EXERCISE PROMPT: Copy out all of the data exactly as it appears.

DATA SHOWN:
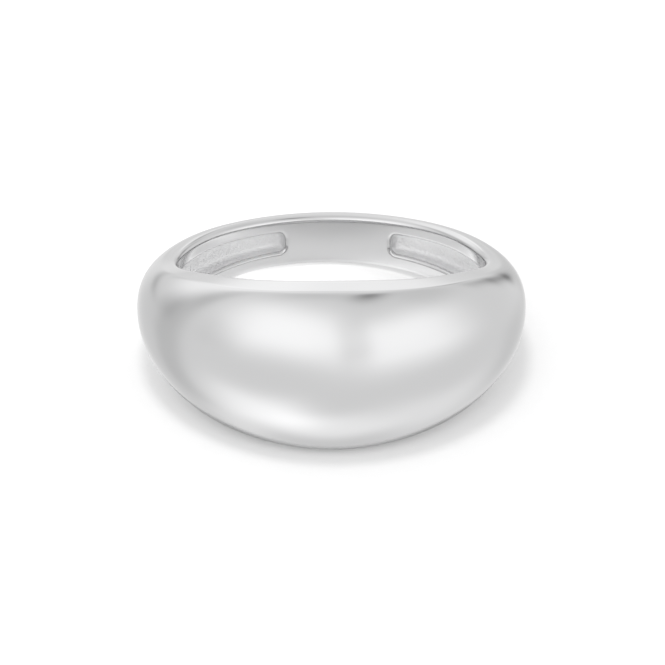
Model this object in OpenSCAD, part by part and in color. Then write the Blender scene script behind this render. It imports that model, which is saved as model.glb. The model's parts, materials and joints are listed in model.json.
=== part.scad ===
// Dome ring: a cast, polished finger ring in one piece.
// A wide dome at the front tapers to a narrow band at the back. Each side has a
// flat face between the finger hole and the shoulder of the dome, which runs out
// into a rounded edge at the back. The dome is hollow from inside: one pocket runs
// round the finger hole under the dome and ends in rounded ends either side of a
// plain land at the back.
// The ring lies on its side, as it rests on a table by itself: the dome faces -Y,
// the lower front and back edges touch z = 0, and +Z is up.
// Angles run round the finger hole from the middle of the dome, all in degrees.

/* [Ring] */
// Diameter of the finger hole, a ring of inside circumference 54 mm
bore_d = 17.2; // [15:0.1:21]
// Width of the ring at the front, between the edges of the finger hole
dome_w = 9.65; // [6:0.05:12]
// Width of the band at the back, between the edges of the finger hole
shank_w = 3.05; // [2.4:0.05:4]
// Thickness from the finger hole to the crown of the dome
dome_t = 3.45; // [2.8:0.05:4.5]
// Thickness of the band at the back
shank_t = 1.7; // [1.4:0.05:2.2]

/* [Side faces] */
// Depth of the side face at the front, outward from the finger hole
side_front = 1.7; // [1.2:0.05:2.2]
// Depth of the side face at the back, outward from the finger hole
side_back = 0.45; // [0.4:0.05:1.3]
// How far the side face falls between the finger hole and the shoulder
side_fall = 0.08; // [0:0.02:0.2]
// Radius of the rounding at the edge of the finger hole, at the front
edge_front = 0.3; // [0.15:0.05:0.4]
// Radius of the rounding at the edge of the finger hole, at the back
edge_back = 0.4; // [0.15:0.05:0.5]

/* [Hollow] */
// Thickness of metal between the hollow and the outside
wall = 1; // [0.8:0.05:1.3]
// Width of the rail beside the hollow at the front
rail_front = 1.1; // [0.7:0.05:1.4]
// Width of the rail beside the hollow near the back
rail_back = 0.85; // [0.6:0.05:1]
// Arc of the plain land between the two ends of the hollow
land_arc = 39.4; // [25:0.2:60]
// How far round the hollow is set from the middle of the dome
hollow_turn = -3; // [-5:0.5:5]
// Radius of the corners at the ends of the hollow
end_r = 0.4; // [0.2:0.05:0.5]

/* [Hidden] */

// Rows of the ring from the dome's middle to the middle of the back, evenly
// spaced. The shares run from the front size (1) to the back size (0).
WIDTH = 0;
THICKNESS = 1;
SIDE = 2;
ROWS = [
    // width, thickness, side face
    [1.000, 1.000, 1.000], // dome middle
    [0.880, 0.880, 0.900],
    [0.610, 0.675, 0.600],
    [0.236, 0.340, 0.300], // side of the ring
    [0.086, 0.170, 0.080],
    [0.022, 0.025, 0.015],
    [0.000, 0.000, 0.000], // back
];

// Powers of the rounded outline across the band: crown, then shoulder.
// A shoulder near 1 is tight, and 2 is fully round.
CROWN_POWER = 2.2;
SHOULDER_FRONT = 1.12;
SHOULDER_BACK = 2;

// Largest share of the side face that the rounding beside it takes
EDGE_LIMIT = 0.9;

ring_sections = 96;
dome_steps = 10;
hollow_sections = 60;
// Corner of the hollow between its side and its ceiling
hollow_corner = 0.35;
// How far each swept shape runs inside the finger hole before it is bored
outer_overrun = 0.6;
hollow_overrun = 1.5;

bore_r = bore_d / 2;
bore_l = 3 * dome_w;
grey = [0.80, 0.80, 0.81];

// Smooth curve through the shares of one column: a cosine series, so that it is
// even about the front and the back and bends without a break.
last_row = len(ROWS) - 1;
function end_half(i) = (i == 0 || i == last_row) ? 0.5 : 1;
function total(list, i = 0) = i == len(list) ? 0 : list[i] + total(list, i + 1);
function wave_size(column, k) = 2 / last_row * total([
    for (i = [0 : last_row]) end_half(i) * ROWS[i][column] * cos(180 * i * k / last_row)
]);
WAVES = [for (column = [WIDTH : SIDE]) [for (k = [0 : last_row]) wave_size(column, k)]];
function share(column, a) = total([
    for (k = [0 : last_row]) end_half(k) * WAVES[column][k] * cos(k * a)
]);
function between(back, front, part) = back + (front - back) * part;

// Sizes of the band at angle a from the middle of the dome
function half_width(a) = between(shank_w, dome_w, share(WIDTH, a)) / 2;
function thickness(a) = between(shank_t, dome_t, share(THICKNESS, a));
function side_depth(a) = between(side_back, side_front, share(SIDE, a));
function frontness(a) = (1 + cos(a)) / 2;
function shoulder_power(a) = between(SHOULDER_BACK, SHOULDER_FRONT, frontness(a));
function rail(a) = between(rail_back, rail_front, frontness(a));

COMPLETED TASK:
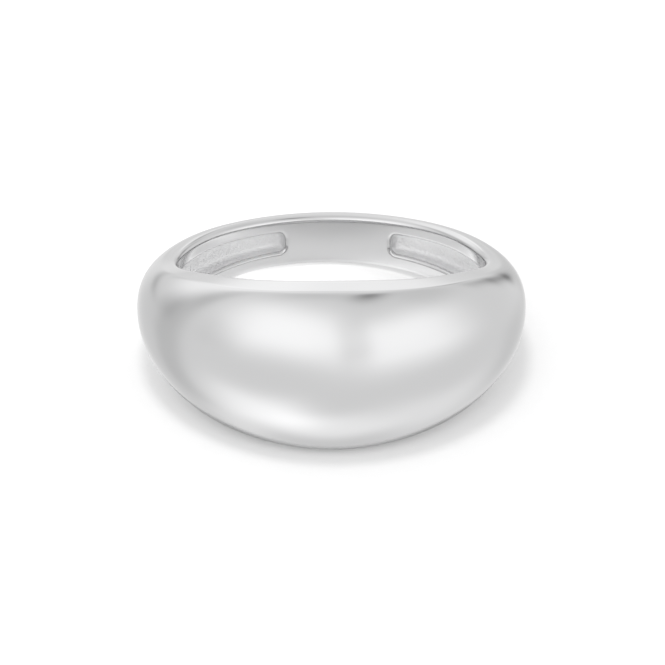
Model this object in OpenSCAD, part by part and in color. Then write the Blender scene script behind this render. It imports that model, which is saved as model.glb. The model's parts, materials and joints are listed in model.json.
=== part.scad ===
// Dome ring: a cast, polished finger ring in one piece.
// A wide dome at the front tapers to a narrow band at the back. Each side has a
// flat face between the finger hole and the shoulder of the dome, which runs out
// into a rounded edge at the back. The dome is hollow from inside: one pocket runs
// round the finger hole under the dome and ends in rounded ends either side of a
// plain land at the back.
// The ring lies on its side, as it rests on a table by itself: the dome faces -Y,
// the lower front and back edges touch z = 0, and +Z is up.
// Angles run round the finger hole from the middle of the dome, all in degrees.

/* [Ring] */
// Diameter of the finger hole, a ring of inside circumference 54 mm
bore_d = 17.2; // [15:0.1:21]
// Width of the ring at the front, between the edges of the finger hole
dome_w = 9.65; // [6:0.05:12]
// Width of the band at the back, between the edges of the finger hole
shank_w = 3.05; // [2.4:0.05:4]
// Thickness from the finger hole to the crown of the dome
dome_t = 3.45; // [2.8:0.05:4.5]
// Thickness of the band at the back
shank_t = 1.7; // [1.4:0.05:2.2]

/* [Side faces] */
// Depth of the side face at the front, outward from the finger hole
side_front = 1.7; // [1.2:0.05:2.2]
// Depth of the side face at the back, outward from the finger hole
side_back = 0.45; // [0.4:0.05:1.3]
// How far the side face falls between the finger hole and the shoulder
side_fall = 0.08; // [0:0.02:0.2]
// Radius of the rounding at the edge of the finger hole, at the front
edge_front = 0.3; // [0.15:0.05:0.4]
// Radius of the rounding at the edge of the finger hole, at the back
edge_back = 0.4; // [0.15:0.05:0.5]

/* [Hollow] */
// Thickness of metal between the hollow and the outside
wall = 1; // [0.8:0.05:1.3]
// Width of the rail beside the hollow at the front
rail_front = 1.1; // [0.7:0.05:1.4]
// Width of the rail beside the hollow near the back
rail_back = 0.85; // [0.6:0.05:1]
// Arc of the plain land between the two ends of the hollow
land_arc = 39.4; // [25:0.2:60]
// How far round the hollow is set from the middle of the dome
hollow_turn = -3; // [-5:0.5:5]
// Radius of the corners at the ends of the hollow
end_r = 0.4; // [0.2:0.05:0.5]

/* [Hidden] */

// Rows of the ring from the dome's middle to the middle of the back, evenly
// spaced. The shares run from the front size (1) to the back size (0).
WIDTH = 0;
THICKNESS = 1;
SIDE = 2;
ROWS = [
    // width, thickness, side face
    [1.000, 1.000, 1.000], // dome middle
    [0.880, 0.880, 0.900],
    [0.610, 0.675, 0.600],
    [0.236, 0.340, 0.300], // side of the ring
    [0.086, 0.170, 0.080],
    [0.022, 0.025, 0.015],
    [0.000, 0.000, 0.000], // back
];

// Powers of the rounded outline across the band: crown, then shoulder.
// A shoulder near 1 is tight, and 2 is fully round.
CROWN_POWER = 2.2;
SHOULDER_FRONT = 1.12;
SHOULDER_BACK = 2;

// Largest share of the side face that the rounding beside it takes
EDGE_LIMIT = 0.9;

ring_sections = 96;
dome_steps = 10;
hollow_sections = 60;
// Corner of the hollow between its side and its ceiling
hollow_corner = 0.35;
// How far each swept shape runs inside the finger hole before it is bored
outer_overrun = 0.6;
hollow_overrun = 1.5;

bore_r = bore_d / 2;
bore_l = 3 * dome_w;
grey = [0.80, 0.80, 0.81];

// Smooth curve through the shares of one column: a cosine series, so that it is
// even about the front and the back and bends without a break.
last_row = len(ROWS) - 1;
function end_half(i) = (i == 0 || i == last_row) ? 0.5 : 1;
function total(list, i = 0) = i == len(list) ? 0 : list[i] + total(list, i + 1);
function wave_size(column, k) = 2 / last_row * total([
    for (i = [0 : last_row]) end_half(i) * ROWS[i][column] * cos(180 * i * k / last_row)
]);
WAVES = [for (column = [WIDTH : SIDE]) [for (k = [0 : last_row]) wave_size(column, k)]];
function share(column, a) = total([
    for (k = [0 : last_row]) end_half(k) * WAVES[column][k] * cos(k * a)
]);
function between(back, front, part) = back + (front - back) * part;

// Sizes of the band at angle a from the middle of the dome
function half_width(a) = between(shank_w, dome_w, share(WIDTH, a)) / 2;
function thickness(a) = between(shank_t, dome_t, share(THICKNESS, a));
function side_depth(a) = between(side_back, side_front, share(SIDE, a));
function frontness(a) = (1 + cos(a)) / 2;
function shoulder_power(a) = between(SHOULDER_BACK, SHOULDER_FRONT, frontness(a));
function rail(a) = between(rail_back, rail_front, frontness(a));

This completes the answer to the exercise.